Work instructions: Would you print the material exactly, starting at its first line and ending at the line holding "shoulder_r = 6.2; // [4.5:0.1:8]"?
━━━ Data block ━━━
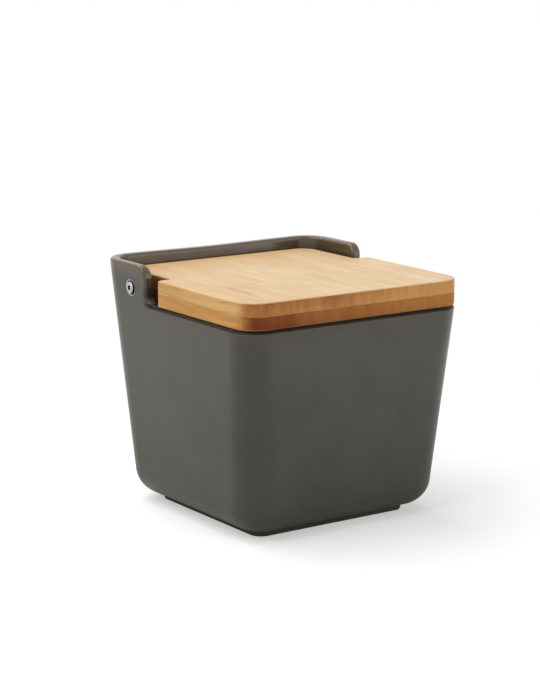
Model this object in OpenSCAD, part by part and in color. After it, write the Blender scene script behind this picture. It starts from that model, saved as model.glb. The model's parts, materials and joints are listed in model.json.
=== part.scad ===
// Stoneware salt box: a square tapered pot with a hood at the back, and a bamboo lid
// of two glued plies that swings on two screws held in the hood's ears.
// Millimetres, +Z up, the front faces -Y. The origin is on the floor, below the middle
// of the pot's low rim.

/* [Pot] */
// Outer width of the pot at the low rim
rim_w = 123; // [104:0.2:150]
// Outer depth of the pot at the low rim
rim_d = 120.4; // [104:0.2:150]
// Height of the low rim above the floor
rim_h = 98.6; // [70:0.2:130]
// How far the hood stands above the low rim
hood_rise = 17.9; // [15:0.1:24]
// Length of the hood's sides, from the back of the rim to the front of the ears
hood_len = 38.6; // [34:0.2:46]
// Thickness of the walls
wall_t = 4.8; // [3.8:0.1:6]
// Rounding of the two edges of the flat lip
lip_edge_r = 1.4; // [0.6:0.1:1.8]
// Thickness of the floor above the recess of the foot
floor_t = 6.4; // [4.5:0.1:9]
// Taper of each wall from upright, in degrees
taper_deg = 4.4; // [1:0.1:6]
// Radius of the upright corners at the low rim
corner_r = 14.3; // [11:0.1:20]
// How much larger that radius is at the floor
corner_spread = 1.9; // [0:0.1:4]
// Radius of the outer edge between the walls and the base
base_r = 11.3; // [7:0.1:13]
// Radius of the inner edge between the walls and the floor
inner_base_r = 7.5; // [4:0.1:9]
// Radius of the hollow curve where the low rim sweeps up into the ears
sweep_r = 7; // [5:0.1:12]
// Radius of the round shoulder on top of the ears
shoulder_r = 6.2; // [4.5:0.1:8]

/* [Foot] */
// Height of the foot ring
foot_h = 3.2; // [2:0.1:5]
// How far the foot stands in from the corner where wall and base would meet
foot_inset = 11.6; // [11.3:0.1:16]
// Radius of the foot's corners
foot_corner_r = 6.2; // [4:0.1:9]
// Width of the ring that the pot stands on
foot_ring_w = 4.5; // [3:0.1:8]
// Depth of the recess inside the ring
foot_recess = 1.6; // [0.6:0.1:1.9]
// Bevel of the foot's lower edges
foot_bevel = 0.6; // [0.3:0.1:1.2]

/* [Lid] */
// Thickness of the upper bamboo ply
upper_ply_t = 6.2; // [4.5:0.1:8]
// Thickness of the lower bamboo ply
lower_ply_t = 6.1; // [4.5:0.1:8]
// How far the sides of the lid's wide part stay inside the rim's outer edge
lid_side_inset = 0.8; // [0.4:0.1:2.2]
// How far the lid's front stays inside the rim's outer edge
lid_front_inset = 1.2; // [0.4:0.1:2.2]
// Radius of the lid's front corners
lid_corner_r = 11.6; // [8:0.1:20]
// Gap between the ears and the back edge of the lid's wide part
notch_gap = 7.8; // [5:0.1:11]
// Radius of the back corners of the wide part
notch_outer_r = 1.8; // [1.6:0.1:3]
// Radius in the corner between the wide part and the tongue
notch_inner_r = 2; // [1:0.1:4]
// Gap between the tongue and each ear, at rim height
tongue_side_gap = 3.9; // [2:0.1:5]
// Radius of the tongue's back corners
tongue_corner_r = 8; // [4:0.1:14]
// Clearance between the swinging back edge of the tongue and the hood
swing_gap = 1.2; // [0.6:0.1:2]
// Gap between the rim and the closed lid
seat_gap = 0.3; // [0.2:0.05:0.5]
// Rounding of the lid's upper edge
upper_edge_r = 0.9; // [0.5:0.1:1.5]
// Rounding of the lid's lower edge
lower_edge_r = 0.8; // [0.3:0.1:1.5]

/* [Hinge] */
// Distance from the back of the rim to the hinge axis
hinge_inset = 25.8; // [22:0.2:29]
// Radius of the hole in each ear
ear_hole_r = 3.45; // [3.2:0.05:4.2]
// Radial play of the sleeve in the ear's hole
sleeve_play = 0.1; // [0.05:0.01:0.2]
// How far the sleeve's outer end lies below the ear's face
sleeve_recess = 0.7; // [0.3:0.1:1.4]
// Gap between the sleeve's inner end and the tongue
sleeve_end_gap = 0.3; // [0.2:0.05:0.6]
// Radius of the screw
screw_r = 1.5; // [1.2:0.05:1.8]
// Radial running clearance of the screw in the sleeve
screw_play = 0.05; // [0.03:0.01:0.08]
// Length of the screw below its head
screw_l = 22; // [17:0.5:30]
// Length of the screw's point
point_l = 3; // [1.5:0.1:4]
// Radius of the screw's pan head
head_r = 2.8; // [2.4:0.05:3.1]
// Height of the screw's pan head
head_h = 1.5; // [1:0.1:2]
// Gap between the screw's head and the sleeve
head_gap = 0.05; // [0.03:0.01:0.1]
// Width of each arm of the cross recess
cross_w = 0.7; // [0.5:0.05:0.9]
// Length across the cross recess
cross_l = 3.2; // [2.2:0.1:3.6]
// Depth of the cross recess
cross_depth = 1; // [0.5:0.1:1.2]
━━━
Task response:
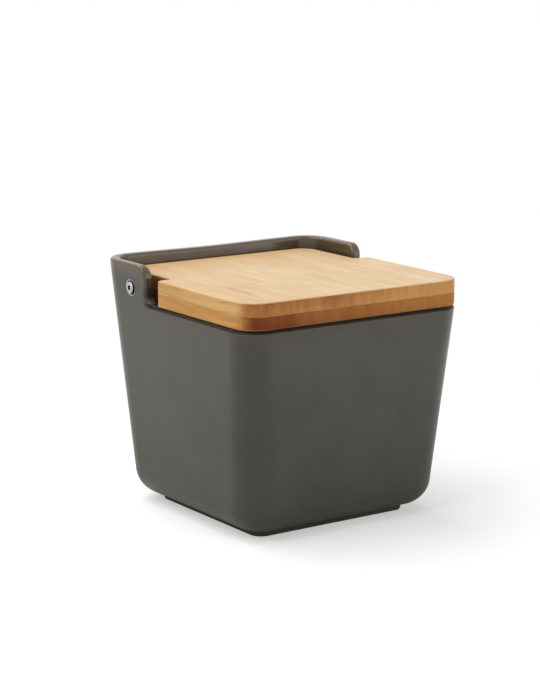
Model this object in OpenSCAD, part by part and in color. After it, write the Blender scene script behind this picture. It starts from that model, saved as model.glb. The model's parts, materials and joints are listed in model.json.
=== part.scad ===
// Stoneware salt box: a square tapered pot with a hood at the back, and a bamboo lid
// of two glued plies that swings on two screws held in the hood's ears.
// Millimetres, +Z up, the front faces -Y. The origin is on the floor, below the middle
// of the pot's low rim.

/* [Pot] */
// Outer width of the pot at the low rim
rim_w = 123; // [104:0.2:150]
// Outer depth of the pot at the low rim
rim_d = 120.4; // [104:0.2:150]
// Height of the low rim above the floor
rim_h = 98.6; // [70:0.2:130]
// How far the hood stands above the low rim
hood_rise = 17.9; // [15:0.1:24]
// Length of the hood's sides, from the back of the rim to the front of the ears
hood_len = 38.6; // [34:0.2:46]
// Thickness of the walls
wall_t = 4.8; // [3.8:0.1:6]
// Rounding of the two edges of the flat lip
lip_edge_r = 1.4; // [0.6:0.1:1.8]
// Thickness of the floor above the recess of the foot
floor_t = 6.4; // [4.5:0.1:9]
// Taper of each wall from upright, in degrees
taper_deg = 4.4; // [1:0.1:6]
// Radius of the upright corners at the low rim
corner_r = 14.3; // [11:0.1:20]
// How much larger that radius is at the floor
corner_spread = 1.9; // [0:0.1:4]
// Radius of the outer edge between the walls and the base
base_r = 11.3; // [7:0.1:13]
// Radius of the inner edge between the walls and the floor
inner_base_r = 7.5; // [4:0.1:9]
// Radius of the hollow curve where the low rim sweeps up into the ears
sweep_r = 7; // [5:0.1:12]
// Radius of the round shoulder on top of the ears
shoulder_r = 6.2; // [4.5:0.1:8]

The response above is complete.